What needs to be done » Print the full listing exactly.

Exercise input »

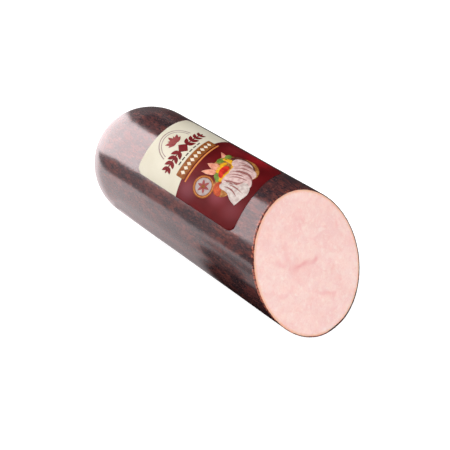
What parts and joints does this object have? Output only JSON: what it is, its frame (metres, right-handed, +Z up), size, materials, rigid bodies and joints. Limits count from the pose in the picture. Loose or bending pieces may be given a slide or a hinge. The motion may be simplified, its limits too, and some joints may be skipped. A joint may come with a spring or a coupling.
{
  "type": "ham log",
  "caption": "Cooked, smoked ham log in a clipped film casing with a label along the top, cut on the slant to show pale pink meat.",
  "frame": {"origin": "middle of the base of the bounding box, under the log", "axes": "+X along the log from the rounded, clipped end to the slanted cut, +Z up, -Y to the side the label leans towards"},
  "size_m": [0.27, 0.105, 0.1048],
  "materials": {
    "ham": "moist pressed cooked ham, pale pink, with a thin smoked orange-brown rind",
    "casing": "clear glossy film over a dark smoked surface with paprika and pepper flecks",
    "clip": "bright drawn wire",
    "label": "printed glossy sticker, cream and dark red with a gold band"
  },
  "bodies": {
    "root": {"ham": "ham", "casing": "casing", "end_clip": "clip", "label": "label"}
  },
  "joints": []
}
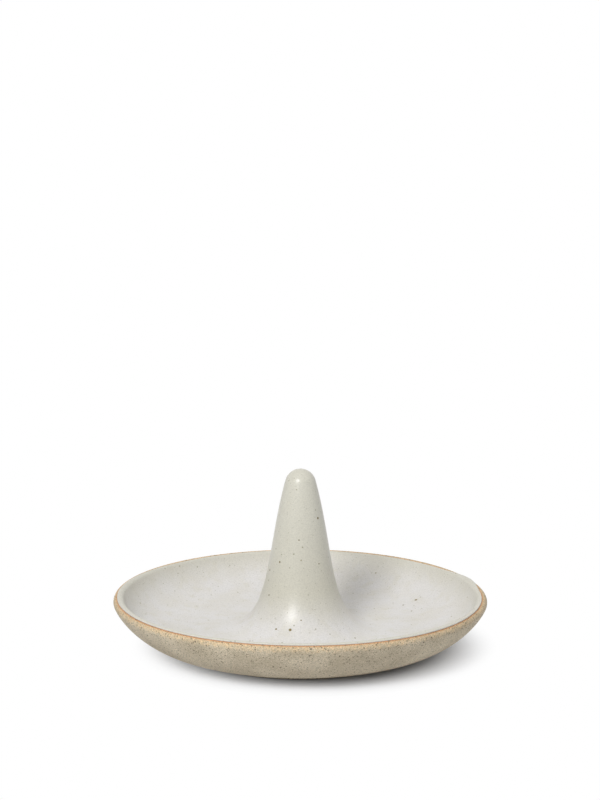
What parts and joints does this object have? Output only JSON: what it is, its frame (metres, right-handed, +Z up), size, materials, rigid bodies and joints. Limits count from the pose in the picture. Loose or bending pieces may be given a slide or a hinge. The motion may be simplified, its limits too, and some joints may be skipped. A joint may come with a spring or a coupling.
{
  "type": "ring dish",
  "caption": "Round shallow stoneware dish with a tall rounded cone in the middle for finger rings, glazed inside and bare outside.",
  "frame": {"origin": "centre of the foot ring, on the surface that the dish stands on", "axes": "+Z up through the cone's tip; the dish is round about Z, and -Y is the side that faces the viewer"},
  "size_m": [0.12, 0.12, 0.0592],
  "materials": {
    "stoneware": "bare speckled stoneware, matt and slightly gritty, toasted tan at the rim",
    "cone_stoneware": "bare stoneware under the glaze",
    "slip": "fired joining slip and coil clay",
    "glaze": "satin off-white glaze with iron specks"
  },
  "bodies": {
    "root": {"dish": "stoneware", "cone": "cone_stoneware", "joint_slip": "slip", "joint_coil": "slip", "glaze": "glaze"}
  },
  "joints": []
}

Written reply »
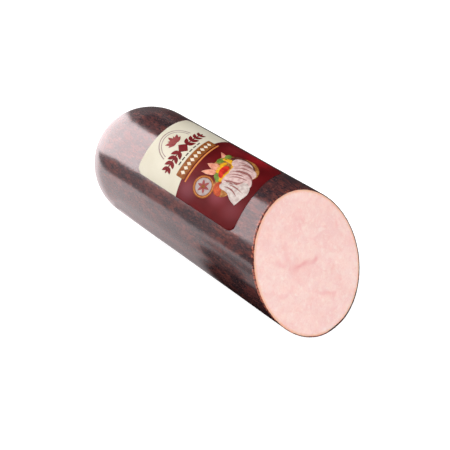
What parts and joints does this object have? Output only JSON: what it is, its frame (metres, right-handed, +Z up), size, materials, rigid bodies and joints. Limits count from the pose in the picture. Loose or bending pieces may be given a slide or a hinge. The motion may be simplified, its limits too, and some joints may be skipped. A joint may come with a spring or a coupling.
{
  "type": "ham log",
  "caption": "Cooked, smoked ham log in a clipped film casing with a label along the top, cut on the slant to show pale pink meat.",
  "frame": {"origin": "middle of the base of the bounding box, under the log", "axes": "+X along the log from the rounded, clipped end to the slanted cut, +Z up, -Y to the side the label leans towards"},
  "size_m": [0.27, 0.105, 0.1048],
  "materials": {
    "ham": "moist pressed cooked ham, pale pink, with a thin smoked orange-brown rind",
    "casing": "clear glossy film over a dark smoked surface with paprika and pepper flecks",
    "clip": "bright drawn wire",
    "label": "printed glossy sticker, cream and dark red with a gold band"
  },
  "bodies": {
    "root": {"ham": "ham", "casing": "casing", "end_clip": "clip", "label": "label"}
  },
  "joints": []
}
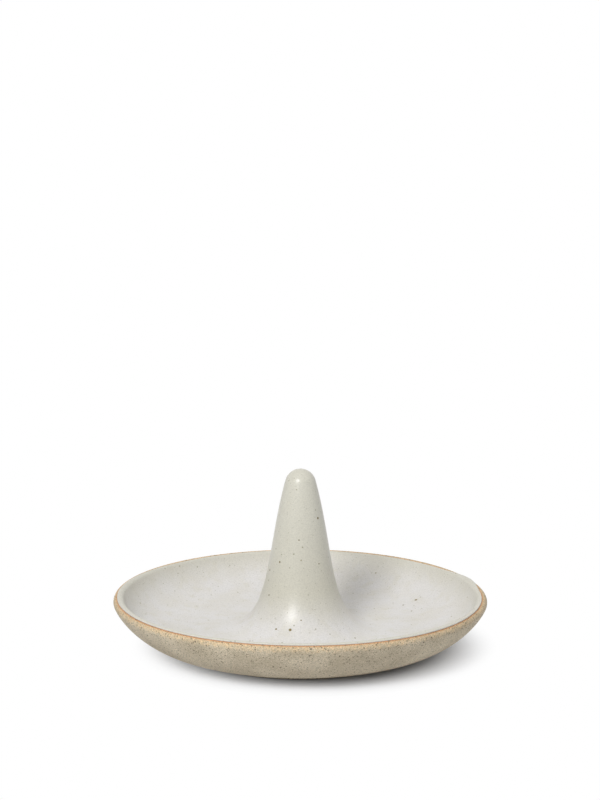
What parts and joints does this object have? Output only JSON: what it is, its frame (metres, right-handed, +Z up), size, materials, rigid bodies and joints. Limits count from the pose in the picture. Loose or bending pieces may be given a slide or a hinge. The motion may be simplified, its limits too, and some joints may be skipped. A joint may come with a spring or a coupling.
{
  "type": "ring dish",
  "caption": "Round shallow stoneware dish with a tall rounded cone in the middle for finger rings, glazed inside and bare outside.",
  "frame": {"origin": "centre of the foot ring, on the surface that the dish stands on", "axes": "+Z up through the cone's tip; the dish is round about Z, and -Y is the side that faces the viewer"},
  "size_m": [0.12, 0.12, 0.0592],
  "materials": {
    "stoneware": "bare speckled stoneware, matt and slightly gritty, toasted tan at the rim",
    "cone_stoneware": "bare stoneware under the glaze",
    "slip": "fired joining slip and coil clay",
    "glaze": "satin off-white glaze with iron specks"
  },
  "bodies": {
    "root": {"dish": "stoneware", "cone": "cone_stoneware", "joint_slip": "slip", "joint_coil": "slip", "glaze": "glaze"}
  },
  "joints": []
}